# John Deere X320 44 snowblower problem



## cmax53 (Mar 10, 2019)

I just bought a used x320 with the 44" blower worked good for about a half hr. then quit blowing. I am not sure what the proper name for the part is but its the main drive or gearbox that is driven by the pully,not the one that drives the augers.The pully turns but the shaft that comes out of it that is connected to the blower or impeller is not turning.Is there a way to repair this gear box or do I have to replace the whole thing as my dealer said? Thank you


----------



## RC Wells (Dec 26, 2008)

You are stuck wth the John Deere dealer's advice.


----------



## cmax53 (Mar 10, 2019)

Thank you,do you know what the they would call that part?Maybe I could find a new one if I know what to call it,if I type in gear box or gear drive it always goes to the auger gear box and I cannot find it in any schematics.


----------



## FredM (Nov 18, 2015)

how about "impeller drive shaft" for the name, not having seen a snow blower for reals I can only surmise the workings, does the drive pulley attach to the impeller drive shaft, photo maybe !!, do you have a machine shop close by, take a couple of photos and visit, the machinists may be able to help you.


----------



## cmax53 (Mar 10, 2019)

Hi I finally found the part # JOHN DEERE Genuine OEM Snow Blower Gear Box AM142006 44" 47" on X 300 500 Series, made in India, $466 at green parts store.

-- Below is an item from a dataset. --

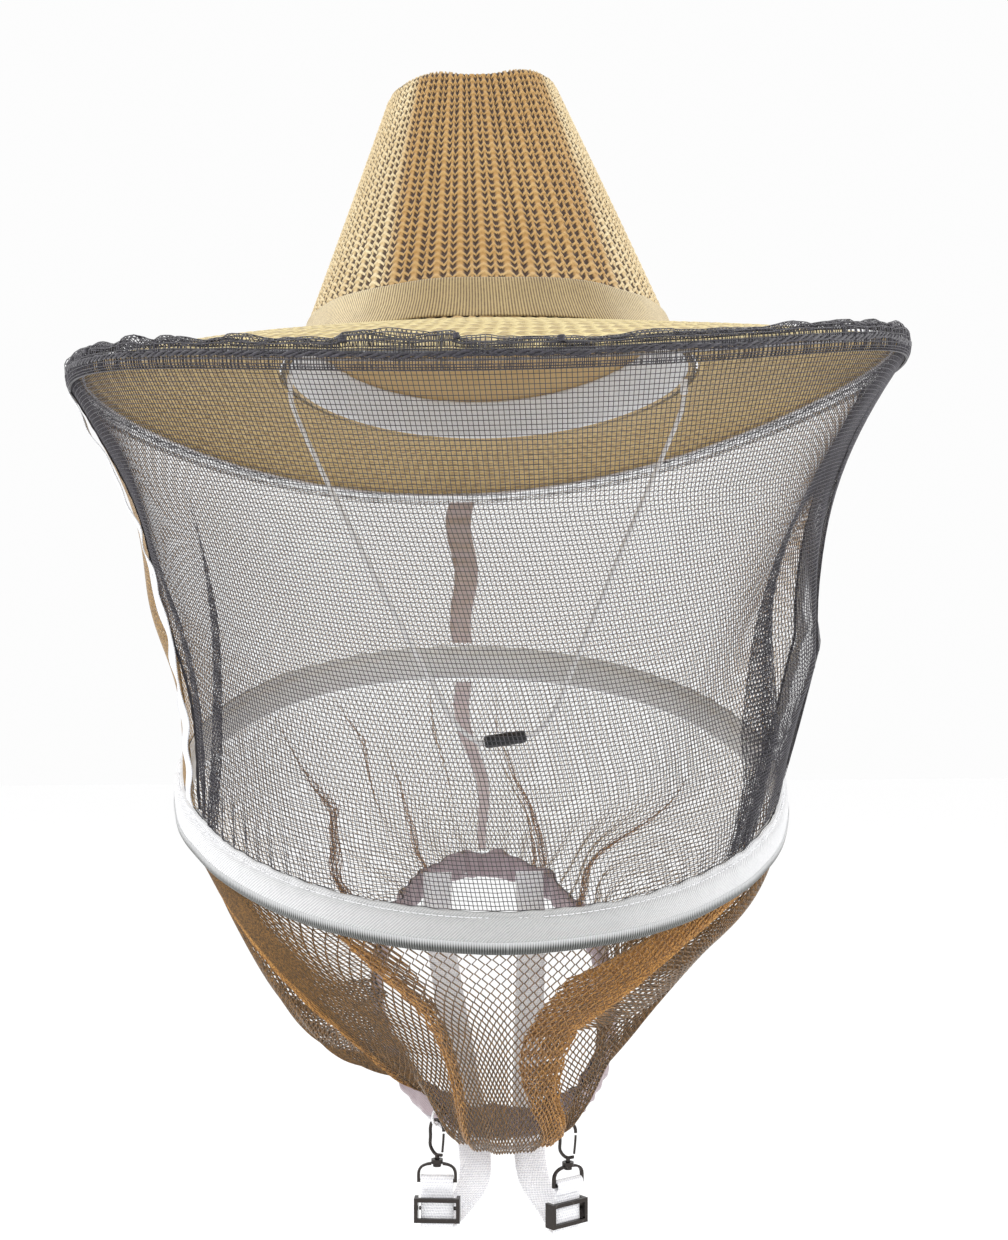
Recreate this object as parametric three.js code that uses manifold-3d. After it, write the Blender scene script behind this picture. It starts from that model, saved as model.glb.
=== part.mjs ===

I have found that this seems to be a weak spot on these blowers and fail before the correct shear bolts do in many cases. This is the 2nd JD blower I have had made in this decade with quality issues and then find that replacement parts a very expensive. May be time to look elsewhere as they are not made like the older one I had with zero issues.


----------



## RC Wells (Dec 26, 2008)

Deere is like most of the traditional big name of the past manufacturers, poor quality non-serviceable components from the third world. And they wonder why Kubota is eating their lunch!


----------



## cmax53 (Mar 10, 2019)

I agree and will be looking to go from green to orange


----------